Can I be up high with you?"

And everything I saw turned into poetry and music
and human joy and satisfaction.
And I was filled with fulfillment
and felt completely interwoven
into the fabric of the universe,
as people do when touched by the muse of art.

And even the old crazy woman sitting far to my left
seemed beautiful to me,
her scraggly white hair
and disheveled clothes
and her metal cart
stuffed with mysterious possessions.
And I sang a little to her
in my subtle fashion,
fancying that my soft humming
would affect her
and maybe soothe her shattered psyche
for a quick moment.
Because anything and everything
seemed possible!

****

And then, like rocks falling from the sky,
like a wave of invoked terrible power,
like being back in ancient times
and seeing Medusa!
Or terrible oracular creatures
from the mists of antiquity,
like Kaballah letters appearing
in the air in front of me
with too bright a fiery light,
I was paralyzed as I watched ....

The old woman slowly, slowly, painfully stood up,
and the big black shoe I had seen on her left foot
was attached not to a pale old woman leg,
but to a ruler-straight metal no frills prosthetic,
right out of some horror movie by Wes Craven!

And she used every ounce of will to stand,
adjusting little movements to her skirt, her sweater,
the cart in front of her that she grasped
with her old hands.
And after an eternity, defeated,
she sat back down again on the wooden bench.
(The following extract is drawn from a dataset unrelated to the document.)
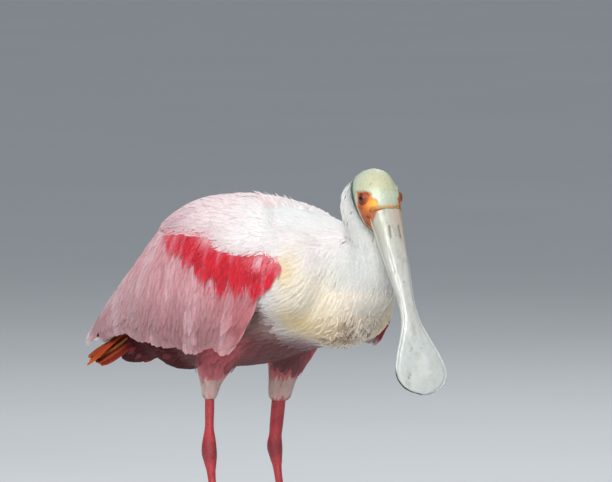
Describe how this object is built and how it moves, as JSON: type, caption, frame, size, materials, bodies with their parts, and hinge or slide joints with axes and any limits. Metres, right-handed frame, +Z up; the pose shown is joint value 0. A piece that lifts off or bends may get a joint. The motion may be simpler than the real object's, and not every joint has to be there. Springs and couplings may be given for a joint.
{
  "type": "roseate spoonbill figure",
  "caption": "Life-size roseate spoonbill standing with folded wings, neck drawn in, head turned to its right and spoon-shaped bill pointing down.",
  "frame": {"origin": "on the floor, under the middle of the bounding box", "axes": "+Z up; the bird's body faces -Y and its left side is +X"},
  "size_m": [0.152, 0.4632, 0.3823],
  "materials": {
    "plumage_white": "soft white feathers",
    "plumage_pink": "soft pink feathers",
    "thigh_pink": "short pink feathers",
    "tail_orange": "orange feathers",
    "undertail_red": "crimson feathers",
    "bare_head": "bare pale green skin",
    "bill_grey": "worn horn, satin",
    "leg_red": "scaly red skin",
    "claw_dark": "dark horn",
    "eye_red": "wet dark red"
  },
  "bodies": {
    "root": {"trunk": "plumage_white", "neck": "plumage_white", "head": "bare_head", "eye_right": "eye_red", "eye_left": "eye_red", "bill_upper": "bill_grey", "bill_lower": "bill_grey", "wing_right": "plumage_pink", "wing_left": "plumage_pink", "tail": "tail_orange", "undertail": "undertail_red", "thigh_right": "thigh_pink", "shank_right": "leg_red", "foot_right": "leg_red", "claw_inner_right": "claw_dark", "claw_middle_right": "claw_dark", "claw_outer_right": "claw_dark", "claw_hind_right": "claw_dark", "thigh_left": "thigh_pink", "shank_left": "leg_red", "foot_left": "leg_red", "claw_inner_left": "claw_dark", "claw_middle_left": "claw_dark", "claw_outer_left": "claw_dark", "claw_hind_left": "claw_dark"}
  },
  "joints": []
}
And as if turned to stone, I sat there paralyzed,
unable to turn away, unable to move at all.
And she was only a few feet from me
but did not acknowledge my presence
by even the most microscopic human sign,
all her will and soul focused on the simple act
of going
from sitting
to standing.

And once again, with idiosyncratic movements
of terrible complexity,
she rose again, sagged, rose again,
gripped her wheeled cart with her one hand,
her cheap metal cane with another,
and just stood there, inside this weird tragic
makeshift conveyance.

And I thought, "She will never be able
to take even a step,
she's going to drop down dead
right in front of me,
and all I can do is sit here!"
And my tongue was struck dumb
and my will suspended
in a swarming roar of noise
that deafened my ears.

And I felt a scalding wave of shame
pass through me,
and a gibbering demon voice in my head
trying to justify myself.
"Well there's nothing you can do for her!
Whaddaya you gonna do?
Take her in a cab to a shelter?
You don't have any money on you!
Ask her if she needs help?
You might give the crazy old woman a stroke,
or maybe just make it all worse,
cause her mad routine is what's keeping her alive!"

And then, just as suddenly as it came,
the wave receded,
and I was empty of every feeling,
except the terrible weight of the witness,
sitting in awe before a power
so much greater than I
that everything in my whole existence
shrunk
into
nothing
at
all.

And she started moving,
in agonizing, slow motion,
east on 16th Street,
and crossed Fifth Avenue
one miserable, agonizing step at a time.

And frozen, I watched her cross Fifth Avenue
and head down 16th Street
till she was out of sight.

* * * * *

And then, as though released from a magic spell,
the world of Fifth Avenue came back,
strollers and children and dogs and lovers
and old people and gangs of friends
and trendy young adults
in such color and brilliance, I almost swooned!

And once again, everything was smooth sailing,
and my muse of art returned
and New York City's beautiful Fifth Avenue beckoned,
offering me all the riches of America,
and it was a beautiful midsummer day.

And another old lady,
this one with carefully quoiffed white hair
and a sour, disapproving face,
sat in the seat right next to me,
giving me a dubious look for a brief moment
before moving her head away
to stare straight ahead of her.

And I felt exactly the same as I had
when setting out for the benches,
exactly the same.
And I went on with my life after that.

Yet out of time, or reason, or sense,
the image was seared in my brain
of the one legged Medusa woman.
And every time I found myself ready
to rebel or digress
when my muse of art seemed
to be asking too much of my human brain,
her image would appear,
and a flood of power would infuse me.
And I would surmount all obstacles
because of what I had witnessed.

And I knew I had broken the cardinal
and rightfully sacred rule of New York City dwellers
by looking up into the eyes of my fellow man
as I walked through the town.
And I knew I had crossed the line of fate
when I allowed others to look
into my own eyes and see deep inside.

I will surmount all obstacles
to remember,
in terrible anguish and joy,
Nine-eleven.
New York City
With love supreme
from my naked human soul.

2 Comments:

Anonymous Anya said...

Kitty- this is good, real good. I could've been there, feel the air, smell the time. Sit on the bench and groove with the world until something really earth shattering happens.

1:20 PM  
Blogger FireCrow said...

This is extraordinary kitty. Thank you, I get it.